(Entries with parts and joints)
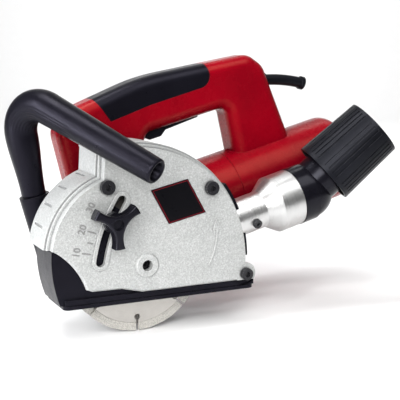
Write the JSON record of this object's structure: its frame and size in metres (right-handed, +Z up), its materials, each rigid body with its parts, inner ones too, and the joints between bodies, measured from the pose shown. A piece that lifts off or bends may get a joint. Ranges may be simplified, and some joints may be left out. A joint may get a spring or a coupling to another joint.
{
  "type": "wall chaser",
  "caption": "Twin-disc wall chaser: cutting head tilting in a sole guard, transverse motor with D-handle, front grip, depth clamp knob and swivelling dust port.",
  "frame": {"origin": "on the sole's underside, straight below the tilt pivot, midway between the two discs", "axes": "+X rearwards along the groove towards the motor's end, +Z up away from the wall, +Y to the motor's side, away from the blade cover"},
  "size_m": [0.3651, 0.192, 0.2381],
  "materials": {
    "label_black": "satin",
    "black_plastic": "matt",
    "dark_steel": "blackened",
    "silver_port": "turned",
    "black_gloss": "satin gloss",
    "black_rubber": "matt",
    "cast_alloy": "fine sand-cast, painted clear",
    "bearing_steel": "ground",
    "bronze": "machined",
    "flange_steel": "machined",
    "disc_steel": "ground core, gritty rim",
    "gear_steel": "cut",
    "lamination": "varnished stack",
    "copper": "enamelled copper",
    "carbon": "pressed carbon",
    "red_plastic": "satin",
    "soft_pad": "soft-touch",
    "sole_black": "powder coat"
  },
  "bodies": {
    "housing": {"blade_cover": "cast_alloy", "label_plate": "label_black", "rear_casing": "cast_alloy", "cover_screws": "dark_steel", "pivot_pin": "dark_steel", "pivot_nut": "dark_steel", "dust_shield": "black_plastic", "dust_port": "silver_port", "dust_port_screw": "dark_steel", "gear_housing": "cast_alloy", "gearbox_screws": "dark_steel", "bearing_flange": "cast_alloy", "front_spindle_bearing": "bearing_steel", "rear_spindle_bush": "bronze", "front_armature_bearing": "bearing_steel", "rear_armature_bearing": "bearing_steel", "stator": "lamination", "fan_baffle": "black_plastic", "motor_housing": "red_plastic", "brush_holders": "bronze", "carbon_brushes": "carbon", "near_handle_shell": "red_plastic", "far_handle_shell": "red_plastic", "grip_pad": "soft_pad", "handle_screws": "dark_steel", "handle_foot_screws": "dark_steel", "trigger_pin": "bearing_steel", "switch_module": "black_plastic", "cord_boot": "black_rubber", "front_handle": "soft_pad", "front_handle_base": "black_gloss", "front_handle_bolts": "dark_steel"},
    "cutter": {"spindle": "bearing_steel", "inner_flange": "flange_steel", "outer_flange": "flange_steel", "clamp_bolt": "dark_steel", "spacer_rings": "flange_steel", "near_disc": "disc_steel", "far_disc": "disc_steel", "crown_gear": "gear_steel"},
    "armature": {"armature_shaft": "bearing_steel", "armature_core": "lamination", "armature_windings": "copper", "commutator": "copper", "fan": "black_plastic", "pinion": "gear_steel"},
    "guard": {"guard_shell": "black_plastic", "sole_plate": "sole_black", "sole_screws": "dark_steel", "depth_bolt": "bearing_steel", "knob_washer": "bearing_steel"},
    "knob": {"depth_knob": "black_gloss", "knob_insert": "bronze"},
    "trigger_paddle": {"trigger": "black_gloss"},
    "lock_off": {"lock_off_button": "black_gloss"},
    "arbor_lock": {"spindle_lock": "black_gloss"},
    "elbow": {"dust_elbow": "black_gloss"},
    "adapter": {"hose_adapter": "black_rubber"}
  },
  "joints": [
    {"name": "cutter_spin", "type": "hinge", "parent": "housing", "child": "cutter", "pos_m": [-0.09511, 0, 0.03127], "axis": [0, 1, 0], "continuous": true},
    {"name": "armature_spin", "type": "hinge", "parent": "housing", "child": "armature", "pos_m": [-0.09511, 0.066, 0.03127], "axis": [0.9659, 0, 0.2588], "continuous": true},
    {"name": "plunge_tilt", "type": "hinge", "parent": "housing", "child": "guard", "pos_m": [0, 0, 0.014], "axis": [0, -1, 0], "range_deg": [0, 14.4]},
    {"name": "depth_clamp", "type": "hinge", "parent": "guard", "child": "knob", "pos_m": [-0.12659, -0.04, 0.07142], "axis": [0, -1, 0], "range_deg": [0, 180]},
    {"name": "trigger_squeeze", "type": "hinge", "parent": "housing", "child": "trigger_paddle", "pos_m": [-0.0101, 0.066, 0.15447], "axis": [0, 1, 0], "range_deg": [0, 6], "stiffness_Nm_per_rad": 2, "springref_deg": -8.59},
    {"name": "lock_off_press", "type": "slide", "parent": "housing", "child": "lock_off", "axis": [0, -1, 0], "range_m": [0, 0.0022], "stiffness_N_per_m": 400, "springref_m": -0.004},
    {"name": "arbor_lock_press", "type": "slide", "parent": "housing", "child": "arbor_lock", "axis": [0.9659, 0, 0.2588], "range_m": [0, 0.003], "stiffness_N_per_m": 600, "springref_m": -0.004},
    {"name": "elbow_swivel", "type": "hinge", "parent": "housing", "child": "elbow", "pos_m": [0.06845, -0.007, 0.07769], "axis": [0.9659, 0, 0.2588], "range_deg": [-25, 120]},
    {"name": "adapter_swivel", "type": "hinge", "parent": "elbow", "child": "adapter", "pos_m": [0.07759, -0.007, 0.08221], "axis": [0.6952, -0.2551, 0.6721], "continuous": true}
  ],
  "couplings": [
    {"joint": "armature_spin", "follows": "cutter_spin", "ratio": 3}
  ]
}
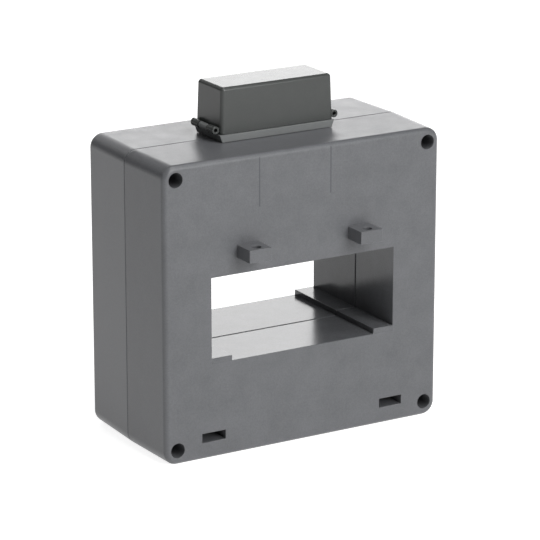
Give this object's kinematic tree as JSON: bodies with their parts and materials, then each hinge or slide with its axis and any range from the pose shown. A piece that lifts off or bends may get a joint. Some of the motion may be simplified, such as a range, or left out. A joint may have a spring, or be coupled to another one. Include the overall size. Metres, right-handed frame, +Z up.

**What this task involves**
The records above are to be copied in full, exactly as written.

**Reply to the exercise**
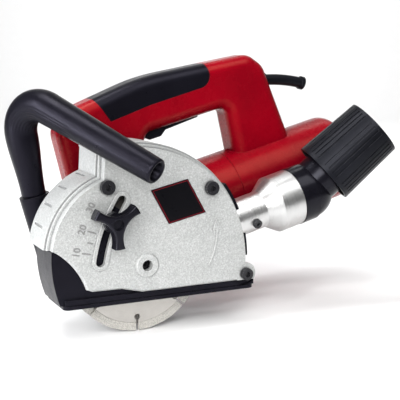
Write the JSON record of this object's structure: its frame and size in metres (right-handed, +Z up), its materials, each rigid body with its parts, inner ones too, and the joints between bodies, measured from the pose shown. A piece that lifts off or bends may get a joint. Ranges may be simplified, and some joints may be left out. A joint may get a spring or a coupling to another joint.
{
  "type": "wall chaser",
  "caption": "Twin-disc wall chaser: cutting head tilting in a sole guard, transverse motor with D-handle, front grip, depth clamp knob and swivelling dust port.",
  "frame": {"origin": "on the sole's underside, straight below the tilt pivot, midway between the two discs", "axes": "+X rearwards along the groove towards the motor's end, +Z up away from the wall, +Y to the motor's side, away from the blade cover"},
  "size_m": [0.3651, 0.192, 0.2381],
  "materials": {
    "label_black": "satin",
    "black_plastic": "matt",
    "dark_steel": "blackened",
    "silver_port": "turned",
    "black_gloss": "satin gloss",
    "black_rubber": "matt",
    "cast_alloy": "fine sand-cast, painted clear",
    "bearing_steel": "ground",
    "bronze": "machined",
    "flange_steel": "machined",
    "disc_steel": "ground core, gritty rim",
    "gear_steel": "cut",
    "lamination": "varnished stack",
    "copper": "enamelled copper",
    "carbon": "pressed carbon",
    "red_plastic": "satin",
    "soft_pad": "soft-touch",
    "sole_black": "powder coat"
  },
  "bodies": {
    "housing": {"blade_cover": "cast_alloy", "label_plate": "label_black", "rear_casing": "cast_alloy", "cover_screws": "dark_steel", "pivot_pin": "dark_steel", "pivot_nut": "dark_steel", "dust_shield": "black_plastic", "dust_port": "silver_port", "dust_port_screw": "dark_steel", "gear_housing": "cast_alloy", "gearbox_screws": "dark_steel", "bearing_flange": "cast_alloy", "front_spindle_bearing": "bearing_steel", "rear_spindle_bush": "bronze", "front_armature_bearing": "bearing_steel", "rear_armature_bearing": "bearing_steel", "stator": "lamination", "fan_baffle": "black_plastic", "motor_housing": "red_plastic", "brush_holders": "bronze", "carbon_brushes": "carbon", "near_handle_shell": "red_plastic", "far_handle_shell": "red_plastic", "grip_pad": "soft_pad", "handle_screws": "dark_steel", "handle_foot_screws": "dark_steel", "trigger_pin": "bearing_steel", "switch_module": "black_plastic", "cord_boot": "black_rubber", "front_handle": "soft_pad", "front_handle_base": "black_gloss", "front_handle_bolts": "dark_steel"},
    "cutter": {"spindle": "bearing_steel", "inner_flange": "flange_steel", "outer_flange": "flange_steel", "clamp_bolt": "dark_steel", "spacer_rings": "flange_steel", "near_disc": "disc_steel", "far_disc": "disc_steel", "crown_gear": "gear_steel"},
    "armature": {"armature_shaft": "bearing_steel", "armature_core": "lamination", "armature_windings": "copper", "commutator": "copper", "fan": "black_plastic", "pinion": "gear_steel"},
    "guard": {"guard_shell": "black_plastic", "sole_plate": "sole_black", "sole_screws": "dark_steel", "depth_bolt": "bearing_steel", "knob_washer": "bearing_steel"},
    "knob": {"depth_knob": "black_gloss", "knob_insert": "bronze"},
    "trigger_paddle": {"trigger": "black_gloss"},
    "lock_off": {"lock_off_button": "black_gloss"},
    "arbor_lock": {"spindle_lock": "black_gloss"},
    "elbow": {"dust_elbow": "black_gloss"},
    "adapter": {"hose_adapter": "black_rubber"}
  },
  "joints": [
    {"name": "cutter_spin", "type": "hinge", "parent": "housing", "child": "cutter", "pos_m": [-0.09511, 0, 0.03127], "axis": [0, 1, 0], "continuous": true},
    {"name": "armature_spin", "type": "hinge", "parent": "housing", "child": "armature", "pos_m": [-0.09511, 0.066, 0.03127], "axis": [0.9659, 0, 0.2588], "continuous": true},
    {"name": "plunge_tilt", "type": "hinge", "parent": "housing", "child": "guard", "pos_m": [0, 0, 0.014], "axis": [0, -1, 0], "range_deg": [0, 14.4]},
    {"name": "depth_clamp", "type": "hinge", "parent": "guard", "child": "knob", "pos_m": [-0.12659, -0.04, 0.07142], "axis": [0, -1, 0], "range_deg": [0, 180]},
    {"name": "trigger_squeeze", "type": "hinge", "parent": "housing", "child": "trigger_paddle", "pos_m": [-0.0101, 0.066, 0.15447], "axis": [0, 1, 0], "range_deg": [0, 6], "stiffness_Nm_per_rad": 2, "springref_deg": -8.59},
    {"name": "lock_off_press", "type": "slide", "parent": "housing", "child": "lock_off", "axis": [0, -1, 0], "range_m": [0, 0.0022], "stiffness_N_per_m": 400, "springref_m": -0.004},
    {"name": "arbor_lock_press", "type": "slide", "parent": "housing", "child": "arbor_lock", "axis": [0.9659, 0, 0.2588], "range_m": [0, 0.003], "stiffness_N_per_m": 600, "springref_m": -0.004},
    {"name": "elbow_swivel", "type": "hinge", "parent": "housing", "child": "elbow", "pos_m": [0.06845, -0.007, 0.07769], "axis": [0.9659, 0, 0.2588], "range_deg": [-25, 120]},
    {"name": "adapter_swivel", "type": "hinge", "parent": "elbow", "child": "adapter", "pos_m": [0.07759, -0.007, 0.08221], "axis": [0.6952, -0.2551, 0.6721], "continuous": true}
  ],
  "couplings": [
    {"joint": "armature_spin", "follows": "cutter_spin", "ratio": 3}
  ]
}
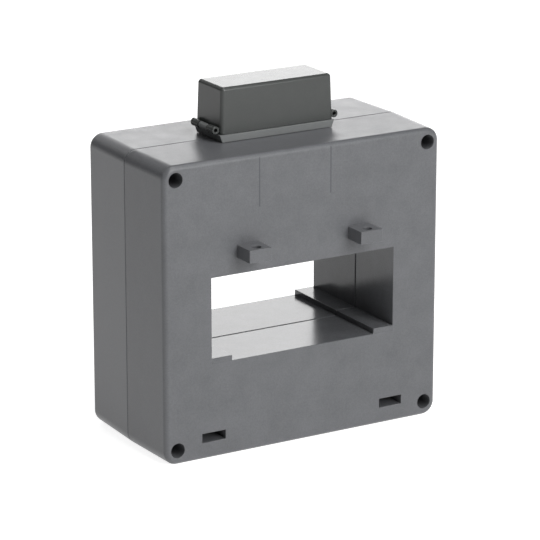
Give this object's kinematic tree as JSON: bodies with their parts and materials, then each hinge or slide with its axis and any range from the pose shown. A piece that lifts off or bends may get a joint. Some of the motion may be simplified, such as a range, or left out. A joint may have a spring, or be coupled to another one. Include the overall size. Metres, right-handed frame, +Z up.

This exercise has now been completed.